Local & Edge AI
Running models on-device for privacy, speed, or cost. When it makes sense and when it doesn't.
Cloud APIs are convenient, but local inference offers unique advantages: data never leaves your device, no network latency, no per-token fees after hardware, works offline, and no dependence on a provider's pricing or strategic decisions.
The practical stack
Ollama is the easiest way to start. Install it, run ollama run llama3.1, and you have a local model with an OpenAI-compatible API. Point your existing code at localhost:11434 instead of the cloud, and most things just work.
For production serving, vLLM handles batching, caching, and concurrent requests efficiently. For maximum performance on consumer hardware, llama.cpp squeezes the most out of available resources.
Model selection for local
| Model | Sizes | Strengths |
|---|---|---|
| Llama 3.1 | 8B, 70B, 405B | Best overall open model |
| Qwen 2.5 | 7B–72B | Multilingual, strong at code |
| Mistral/Mixtral | 7B, 8x7B | Fast, efficient |
| Phi-3 | 3.8B, 14B | Tiny but surprisingly capable |
Quantization: fitting big models on small hardware
Quantization reduces the precision of model weights, dramatically cutting memory requirements with minimal quality loss:
- Q8: ~99% quality, half the memory of full precision
- Q5: ~97% quality, about 60% of full precision memory
- Q4: ~95% quality, half of full precision memory.

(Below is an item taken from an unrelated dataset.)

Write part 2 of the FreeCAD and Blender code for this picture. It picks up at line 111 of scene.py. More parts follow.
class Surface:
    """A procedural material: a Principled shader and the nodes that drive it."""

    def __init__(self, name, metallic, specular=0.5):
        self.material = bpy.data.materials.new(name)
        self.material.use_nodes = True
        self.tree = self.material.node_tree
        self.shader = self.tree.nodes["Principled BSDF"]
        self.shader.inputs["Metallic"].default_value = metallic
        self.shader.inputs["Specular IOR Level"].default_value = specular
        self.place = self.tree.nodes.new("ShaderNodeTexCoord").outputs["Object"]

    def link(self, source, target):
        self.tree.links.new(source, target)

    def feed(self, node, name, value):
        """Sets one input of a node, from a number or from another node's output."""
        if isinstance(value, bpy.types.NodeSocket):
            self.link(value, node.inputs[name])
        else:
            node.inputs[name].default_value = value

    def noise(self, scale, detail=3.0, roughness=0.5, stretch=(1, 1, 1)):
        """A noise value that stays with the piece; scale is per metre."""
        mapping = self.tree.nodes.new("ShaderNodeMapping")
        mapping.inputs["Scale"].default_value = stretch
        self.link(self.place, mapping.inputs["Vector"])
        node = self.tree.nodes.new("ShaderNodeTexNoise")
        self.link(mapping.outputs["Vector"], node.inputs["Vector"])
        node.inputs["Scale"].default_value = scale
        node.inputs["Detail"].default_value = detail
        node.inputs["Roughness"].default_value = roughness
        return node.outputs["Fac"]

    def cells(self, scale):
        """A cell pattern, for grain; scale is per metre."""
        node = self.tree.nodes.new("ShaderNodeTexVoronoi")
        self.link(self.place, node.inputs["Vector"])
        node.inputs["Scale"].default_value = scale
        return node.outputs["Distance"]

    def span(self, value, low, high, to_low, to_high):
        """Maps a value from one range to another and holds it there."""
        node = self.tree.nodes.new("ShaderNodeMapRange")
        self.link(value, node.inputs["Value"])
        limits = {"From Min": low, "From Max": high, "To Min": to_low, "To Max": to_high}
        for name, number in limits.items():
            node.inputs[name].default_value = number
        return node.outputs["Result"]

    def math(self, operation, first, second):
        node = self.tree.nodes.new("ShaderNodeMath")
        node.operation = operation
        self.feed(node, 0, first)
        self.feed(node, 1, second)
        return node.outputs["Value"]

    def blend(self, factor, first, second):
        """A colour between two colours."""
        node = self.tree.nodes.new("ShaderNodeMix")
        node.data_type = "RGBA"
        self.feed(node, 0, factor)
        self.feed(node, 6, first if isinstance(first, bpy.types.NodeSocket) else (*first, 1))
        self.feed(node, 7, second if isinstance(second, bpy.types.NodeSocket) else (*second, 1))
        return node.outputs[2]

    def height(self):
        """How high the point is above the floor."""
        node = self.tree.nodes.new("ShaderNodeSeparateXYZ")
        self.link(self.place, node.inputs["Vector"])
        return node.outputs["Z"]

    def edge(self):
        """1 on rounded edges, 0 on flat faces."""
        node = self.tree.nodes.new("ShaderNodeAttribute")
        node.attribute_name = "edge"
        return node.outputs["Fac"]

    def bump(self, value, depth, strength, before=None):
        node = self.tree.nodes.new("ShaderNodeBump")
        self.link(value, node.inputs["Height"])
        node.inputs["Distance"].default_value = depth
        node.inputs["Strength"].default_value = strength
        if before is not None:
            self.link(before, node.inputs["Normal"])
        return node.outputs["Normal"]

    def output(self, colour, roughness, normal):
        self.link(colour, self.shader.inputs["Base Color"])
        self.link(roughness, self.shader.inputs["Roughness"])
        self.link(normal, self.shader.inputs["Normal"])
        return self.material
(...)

This is the sweet spot for most local deployments.
A 7B model at Q4 fits in 4–6 GB of VRAM. That runs on an M1 MacBook or an RTX 3060. A 70B model at Q4 needs 40+ GB, which means an M2 Ultra or two high-end GPUs.
Hybrid architecture
The most practical approach: use local models for simple, high-volume tasks (classification, summarization, embedding) and cloud models for complex reasoning where quality matters most. Since most local servers expose OpenAI-compatible APIs, switching between local and cloud is often just changing the base URL and model name.
When local makes sense
- Privacy requirements. Healthcare, finance, legal. Data that cannot leave the premises.
- High volume. At 10M+ tokens per day, local breaks even on hardware costs within a year.
- Offline use. Field workers, aircraft, anywhere without reliable internet.
- Predictable costs. No surprise API bills. Hardware is a fixed cost.